Avec cette nouvelle construction, il poursuit le remodelage d’une ville qui ressemble à un chantier permanent, sur fond de spéculation immobilière. Après le coup d’Etat manqué, il s’était d’ailleurs empressé de rebaptiser « pont des martyrs du 15 juillet » l’un des autres ponts sur le Bosphore.

 

Au début de l’été, un autre chantier stambouliote a été sous le feu des projecteurs : la mosquée Çamlica. Bien qu’encore en construction, celle qui deviendra la plus grande mosquée de Turquie a ouvert ses portes aux fidèles à l’occasion du ramadan. Doté de six minarets, cet édifice de style néo-ottoman pourra accueillir 30.000 personnes. Son inauguration est prévue fin 2016 ou au début de l’année 2017.

 

La mosquée Çamlica à Istanbul sera bientôt la plus grande de Turquie. - AFP
La mosquée Çamlica à Istanbul sera bientôt la plus grande de Turquie. – AFP

 

En 2013, une autre prouesse technologique a été inaugurée : le tunnel ferroviaire Marmaray, situé en partie sous le Bosphore. « Ce n’est pas le projet du siècle mais le rêve de plusieurs siècles qui se concrétise », avait alors déclaré Recep Tayyip Erdogan, aux commandes du train qui effectuait les premiers tests dans le tunnel.

 

Deux autres projets pharaoniques sont au programme : un canal artificiel parallèle au Bosphore qui pourrait relier la mer Noire à la mer de Marmara, et un gigantesque projet d’aéroport . Situé à 35 kilomètres du centre-ville, ce dernier comptera une plate-forme aéroportuaire équipée de deux pistes et d’un terminal.
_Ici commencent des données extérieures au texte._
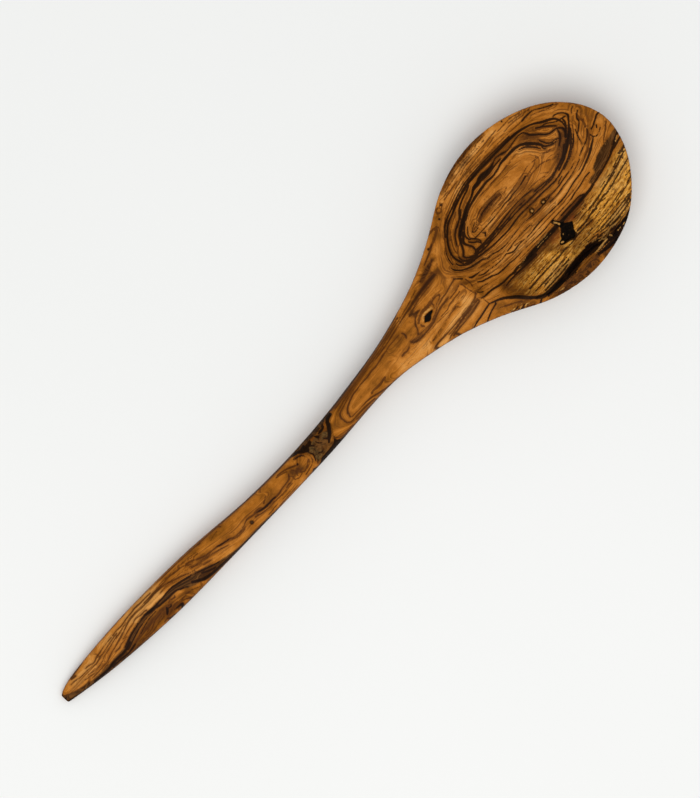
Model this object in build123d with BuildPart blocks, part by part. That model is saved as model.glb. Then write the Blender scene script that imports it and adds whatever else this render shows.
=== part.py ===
from build123d import *
import math
import os

# Wooden cooking spoon, carved from one board, lying at rest with its hollow up.
# X runs from the handle's tip to the far edge of the bowl, Y to the side, Z up.
# The origin is on the table, under the middle of the spoon's box.
# All lengths are in millimetres.

# Whole spoon
spoon_length = 350.0
bowl_width = 77.4
rim_height = 20.4
overrun = 6.0

# Handle
tip_width = 4.3
tip_thickness = 2.8
tip_lift = 1.2
tip_shift = 4.0
tip_flat_depth = 0.4
tip_round = 0.8
swell_width = 16.8
swell_thickness = 10.6
waist_width = 12.4
waist_thickness = 12.2
waist_shift = 2.5
arch_height = 5.0

# Bowl
belly_flat_depth = 0.5
nose_width = 4.4
nose_thickness = 1.2
nose_shift = 2.4
rim_width = 3.2
rim_round = 0.7
hollow_length = 94.0
hollow_depth = 14.2
hollow_rise = 15.0

# Inclusions in the wood
dead_knot_size = 11.0
dead_knot_depth = 2.0
pin_knot_radius = 1.1
pin_knot_depth = 1.6
neck_knot_size = 6.6
neck_knot_depth = 3.0
handle_pin_radius = 0.9
handle_pin_depth = 2.4
bark_pocket_length = 27.0
bark_pocket_depth = 3.6
bark_seam_width = 4.4
bark_seam_depth = 1.5

# Cross sections of the handle, from near the tip to the swell's end.
# A row holds where it stands along the spoon, its width against the swell's,
# its sideways shift against the tip's, its thickness against the swell's,
# its underside against the arch's height and the height of its widest line.
handle_shares = (
    (0.015, 0.440, 1.02, 0.50, 0.00, 0.50),
    (0.038, 0.600, 0.96, 0.67, 0.00, 0.50),
    (0.076, 0.780, 0.79, 0.84, 0.16, 0.50),
    (0.126, 0.925, 0.58, 0.95, 0.34, 0.50),
    (0.189, 1.000, 0.30, 1.00, 0.54, 0.50),
    (0.258, 0.942, 0.01, 1.04, 0.74, 0.50),
)

# Cross sections from the waist to the neck, in the same way,
# but against the waist's width, shift and thickness.
neck_shares = (
    (0.327, 1.085, 0.64, 0.95, 0.88, 0.50),
    (0.403, 1.000, 0.98, 1.00, 0.98, 0.50),
    (0.478, 1.035, 0.83, 1.05, 1.00, 0.51),
    (0.541, 1.115, 0.27, 1.11, 0.94, 0.53),
    (0.591, 1.355, 0.00, 1.17, 0.82, 0.57),
    (0.636, 1.870, 0.00, 1.26, 0.64, 0.63),
)

# Cross sections of the bowl: along the spoon, width against the bowl's,
# shift against the nose's, top and underside against the rim's height,
# and the height of the widest line.
bowl_shares = (
    (0.673, 0.390, 0.00, 0.955, 0.110, 0.70),
    (0.707, 0.505, 0.00, 0.965, 0.068, 0.77),
    (0.742, 0.655, 0.00, 0.975, 0.035, 0.83),
    (0.780, 0.842, 0.00, 0.985, 0.010, 0.87),
    (0.818, 0.960, 0.00, 0.990, 0.000, 0.89),
    (0.859, 1.000, 0.00, 0.995, 0.010, 0.90),
    (0.900, 0.951, 0.00, 1.000, 0.065, 0.89),
    (0.934, 0.840, 0.06, 1.000, 0.175, 0.87),
    (0.9615, 0.670, 0.42, 1.000, 0.345, 0.82),
    (0.9815, 0.472, 0.65, 0.995, 0.535, 0.75),
    (0.9930, 0.292, 0.85, 0.980, 0.700, 0.66),
    (0.9984, 0.141, 0.96, 0.955, 0.815, 0.58),
)

nose_top_share = 0.93
tip_end_shift_share = 0.92
end_widest_share = 0.5
rim_band_share = 0.9

# How full the corners of a cross section are, as powers of its angle's sine and cosine.
handle_corner_share = 0.80
top_corner_share = 0.85
belly_corner_share = 1.30
quarter_steps = 5


def place_along(along_share):
    """The X of a place that is given as a share of the spoon's length."""
    return (along_share - 0.5) * spoon_length


def section_points(width, shift, underside, top, widest_share, belly_share):
    """The points round one closed cross section, from its left widest point over the top."""
    widest = underside + widest_share * (top - underside)
    points = []
    for step in range(4 * quarter_steps):
        angle = math.pi - math.pi / 2 * step / quarter_steps
        cosine = math.cos(angle)
        sine = math.sin(angle)
        # The belly is less full than an ellipse, and the handle's sides are fuller.
        corner = top_corner_share if sine >= 0 else 1 + (belly_corner_share - 1) * belly_share
        side = handle_corner_share + (1 - handle_corner_share) * belly_share
        reach = top - widest if sine >= 0 else widest - underside
        across = math.copysign(abs(cosine) ** side, cosine)
        up = math.copysign(abs(sine) ** corner, sine)
        points.append((shift + width / 2 * across, widest + reach * up))
    return points


def section_rows():
    """Every cross section as its place, width, shift, underside, top, widest line and fullness."""
    tip_top = tip_lift + tip_thickness
    tip_end_shift = tip_end_shift_share * tip_shift
    rows = [(0.0, tip_width, tip_end_shift, tip_lift, tip_top, end_widest_share, 0.0)]
    for along, width, shift, thickness, underside, widest in handle_shares:
        low = underside * arch_height - tip_flat_depth * (1 - underside)
        high = low + thickness * swell_thickness
        rows.append((along, width * swell_width, shift * tip_shift, low, high, widest, 0.0))
    for along, width, shift, thickness, underside, widest in neck_shares:
        low = underside * arch_height
        high = low + thickness * waist_thickness
        rows.append((along, width * waist_width, -shift * waist_shift, low, high, widest, 0.0))
    for along, width, shift, top, underside, widest in bowl_shares:
        low = underside * rim_height - belly_flat_depth
        high = top * rim_height
        rows.append((along, width * bowl_width, shift * nose_shift, low, high, widest, 1.0))
    nose_top = nose_top_share * rim_height
    nose_low = nose_top - nose_thickness
    rows.append((1.0, nose_width, nose_shift, nose_low, nose_top, end_widest_share, 1.0))
    return rows


def top_at(along_share):
    """The height of the spoon's upper side on its middle line, between two cross sections."""
    rows = section_rows()
    for before, after in zip(rows, rows[1:]):
        if before[0] <= along_share <= after[0]:
            between_share = (along_share - before[0]) / (after[0] - before[0])
            return before[4] + between_share * (after[4] - before[4])
    return rows[-1][4]


def hollow_ellipsoid(growth):
    """The ellipsoid that the bowl's hollow is carved to, grown all round."""
    level_share = math.sqrt(1 - (hollow_rise / (hollow_rise + hollow_depth)) ** 2)
    half_length = hollow_length / 2 / level_share + growth
    half_width = (bowl_width / 2 - rim_width) / level_share + growth
    half_height = hollow_rise + hollow_depth + growth
    with BuildPart() as ellipsoid:
        Sphere(1, rotation=(0, -90, 0))
        scale(by=(half_length, half_width, half_height))
    middle = spoon_length / 2 - rim_width - hollow_length / 2
    return Pos(middle, 0, rim_height + hollow_rise) * ellipsoid.part


# The carved shape with its hollow, before the inclusions are told apart from the wood.
with BuildPart() as carving:
    for along, width, shift, low, high, widest, belly in section_rows():
        with BuildSketch(Plane.YZ.offset(place_along(along))):
            with BuildLine():
                Spline(*section_points(width, shift, low, high, widest, belly), periodic=True)
            make_face()
    loft()
    split(bisect_by=Plane.XY, keep=Keep.TOP)
    add(hollow_ellipsoid(0), mode=Mode.SUBTRACT)
    rim_band = rim_band_share * rim_height
    rim_edges = carving.edges().filter_by(lambda edge: edge.center().Z > rim_band)
    fillet(rim_edges.sort_by(SortBy.LENGTH)[-1], radius=rim_round)
    fillet(carving.faces().sort_by(Axis.X)[0].edges(), radius=tip_round)


# Black dead knot with its short arm, right of the bowl's middle.
# Its outline and its place are shares of its size, the spoon's length and the bowl's width.
dead_knot_place_shares = (0.8607, -0.2445)
dead_knot_outline_shares = (
    (0.28, 0.36), (0.47, 0.16), (0.25, -0.21), (0.08, -0.36), (-0.19, -0.23), (-0.40, -0.24),
    (-0.53, -0.14), (-0.43, 0.04), (-0.15, 0.14), (-0.01, 0.35), (-0.06, 0.64), (-0.05, 0.84),
    (0.04, 0.80), (0.12, 0.46),
)
knot_x = place_along(dead_knot_place_shares[0])
knot_y = dead_knot_place_shares[1] * bowl_width

with BuildPart() as bowl_dead_knot:
    with BuildSketch(Plane.XY):
        with BuildLine():
            Polyline(*[(knot_x + along * dead_knot_size, knot_y + across * dead_knot_size)
                       for along, across in dead_knot_outline_shares], close=True)
        make_face()
    extrude(amount=rim_height + overrun)
    add(hollow_ellipsoid(dead_knot_depth), mode=Mode.INTERSECT)
    add(carving.part, mode=Mode.INTERSECT)


# Two pin knots beside each other in the bowl.
pin_knot_places_shares = ((0.8695, -0.0254), (0.8513, -0.0120))

with BuildPart() as bowl_pin_knots:
    with BuildSketch(Plane.XY):
        with Locations(*[(place_along(along), across * bowl_width)
                         for along, across in pin_knot_places_shares]):
            Circle(pin_knot_radius)
    extrude(amount=rim_height + overrun)
    add(hollow_ellipsoid(pin_knot_depth), mode=Mode.INTERSECT)
    add(carving.part, mode=Mode.INTERSECT)


# Diamond-shaped dead knot in the neck.
neck_knot_place_shares = (0.6638, 0.0070)
neck_knot_outline_shares = ((0.57, 0.12), (-0.19, 0.22), (-0.43, -0.08), (0.02, -0.19))
neck_knot_x = place_along(neck_knot_place_shares[0])
neck_knot_y = neck_knot_place_shares[1] * bowl_width
neck_knot_floor = top_at(neck_knot_place_shares[0]) - neck_knot_depth

with BuildPart() as neck_dead_knot:
    with BuildSketch(Plane.XY.offset(neck_knot_floor)):
        with BuildLine():
            Polyline(*[(neck_knot_x + along * neck_knot_size, neck_knot_y + across * neck_knot_size)
                       for along, across in neck_knot_outline_shares], close=True)
        make_face()
    extrude(amount=neck_knot_depth + overrun)
    add(carving.part, mode=Mode.INTERSECT)


# Pin knot in the handle's lower half.
handle_pin_place_shares = (0.3240, -0.31)
handle_pin_floor = top_at(handle_pin_place_shares[0]) - handle_pin_depth

with BuildPart() as handle_pin_knot:
    with BuildSketch(Plane.XY.offset(handle_pin_floor)):
        with Locations((place_along(handle_pin_place_shares[0]),
                        handle_pin_place_shares[1] * waist_width)):
            Circle(handle_pin_radius)
    extrude(amount=handle_pin_depth + overrun)
    add(carving.part, mode=Mode.INTERSECT)


# Bark pocket right across the handle, above its middle.
bark_pocket_place_share = 0.454
bark_pocket_outline_shares = (
    (0.57, 0.24), (0.39, 0.03), (0.25, -0.16), (0.24, -0.24), (0.36, -0.41),
    (-0.34, -0.41), (-0.19, -0.23), (-0.20, -0.12), (-0.30, 0.04), (-0.57, 0.24),
)
bark_pocket_x = place_along(bark_pocket_place_share)
bark_pocket_floor = top_at(bark_pocket_place_share) - bark_pocket_depth

with BuildPart() as handle_bark_pocket:
    with BuildSketch(Plane.XY.offset(bark_pocket_floor)):
        with BuildLine():
            Polyline(*[(bark_pocket_x + along * bark_pocket_length, across * bark_pocket_length)
                       for along, across in bark_pocket_outline_shares], close=True)
        make_face()
    extrude(amount=bark_pocket_depth + overrun)
    add(carving.part, mode=Mode.INTERSECT)


# Black bark seam along the lower side of the hollow, just inside the rim.
# Each place is a share of the spoon's length and of the bowl's width.
bark_seam_line_shares = (
    (0.922, -0.420), (0.896, -0.415), (0.871, -0.385), (0.852, -0.372),
    (0.817, -0.392), (0.789, -0.400), (0.772, -0.396),
)
seam_upper_side = [(place_along(along), across * bowl_width + bark_seam_width / 2)
                   for along, across in bark_seam_line_shares]
seam_lower_side = [(place_along(along), across * bowl_width - bark_seam_width / 2)
                   for along, across in reversed(bark_seam_line_shares)]

with BuildPart() as bowl_bark_seam:
    with BuildSketch(Plane.XY):
        with BuildLine():
            Polyline(*seam_upper_side, *seam_lower_side, close=True)
        make_face()
    extrude(amount=rim_height + overrun)
    add(hollow_ellipsoid(bark_seam_depth), mode=Mode.INTERSECT)
    add(carving.part, mode=Mode.INTERSECT)


# The wood itself, with a pocket for each inclusion.
inclusions = {
    "bowl_dead_knot": bowl_dead_knot,
    "bowl_pin_knots": bowl_pin_knots,
    "neck_dead_knot": neck_dead_knot,
    "handle_pin_knot": handle_pin_knot,
    "handle_bark_pocket": handle_bark_pocket,
    "bowl_bark_seam": bowl_bark_seam,
}

with BuildPart() as spoon_body:
    add(carving.part)
    for inclusion in inclusions.values():
        add(inclusion.part, mode=Mode.SUBTRACT)


os.makedirs("parts", exist_ok=True)
for piece_name, piece in {"spoon_body": spoon_body, **inclusions}.items():
    piece.part.label = piece_name
    export_step(piece.part, f"parts/{piece_name}.step")
    box = piece.part.bounding_box()
    print(piece_name, len(piece.part.solids()), round(piece.part.volume, 1), box.min, box.max)
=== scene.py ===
# %% [markdown]
# # Olive wood cooking spoon
# One board of olive wood is carved into a long tapered handle, a flaring neck and a wide shallow
# bowl, then sanded and oiled. The carving is plain, so nearly everything the eye sees is the
# figure of the wood: dark heartwood rings, black mineral lines, dead knots and a band of
# torn golden sapwood. The work here is a fine skin over the carving and a map of that figure.

import math

import bpy
import numpy as np
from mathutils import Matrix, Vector
from mathutils.bvhtree import BVHTree


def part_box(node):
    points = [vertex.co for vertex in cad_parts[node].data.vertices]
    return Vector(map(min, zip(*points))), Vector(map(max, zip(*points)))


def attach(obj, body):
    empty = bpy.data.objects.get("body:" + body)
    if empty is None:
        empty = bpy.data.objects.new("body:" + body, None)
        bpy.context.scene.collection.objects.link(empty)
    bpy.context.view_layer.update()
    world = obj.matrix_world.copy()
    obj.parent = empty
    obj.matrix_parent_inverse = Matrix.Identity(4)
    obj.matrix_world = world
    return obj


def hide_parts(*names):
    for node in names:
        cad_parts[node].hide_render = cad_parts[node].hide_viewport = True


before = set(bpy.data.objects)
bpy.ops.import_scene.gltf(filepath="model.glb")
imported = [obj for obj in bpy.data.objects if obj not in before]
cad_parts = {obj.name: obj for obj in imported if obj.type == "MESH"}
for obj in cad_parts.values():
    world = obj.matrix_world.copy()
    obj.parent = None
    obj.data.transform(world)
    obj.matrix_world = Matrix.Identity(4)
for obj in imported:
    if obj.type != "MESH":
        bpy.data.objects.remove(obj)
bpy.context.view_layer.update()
MM = 0.001

# %% [markdown]
# ## Camera
# The spoon lies on a table and is seen from straight above, turned so that the bowl points to
# the upper right. A long lens far away keeps the bowl's rim and the handle in proportion.

# %% Camera above the table
TURN = math.radians(-47.19)
LOOK_AT = Vector((7.52, 1.34, 14.0)) * MM
CAMERA_HEIGHT = 9.0
FRAME_HEIGHT = 351.46 * MM
SENSOR = 36.0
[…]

Il pourra, dans un premier temps, accueillir 90 millions de passagers par an. Mais il est prévu de l’agrandir pour la doter de six pistes et de trois terminaux. Une fois ces extensions achevées, l’aéroport pourra accueillir 200 millions de passagers par an. Un sacré défi alors que l’instabilité politique et les attentats ont fait nettement reculer le nombre de visiteurs étrangers cette année.

 

Le montant estimé du projet est de 8 milliards d’euros. Recep Tayyip Erdogan compte inaugurer en 2018 ce projet vivement critiqué par les groupes écologistes. Mais d’autres projets fous pourraient suivre. Car après tout, le « sultan » Erdogan ne fait pas mystère qu’il rêve de présider aux destinées de la Turquie jusqu’en 2023, année du centenaire du pays.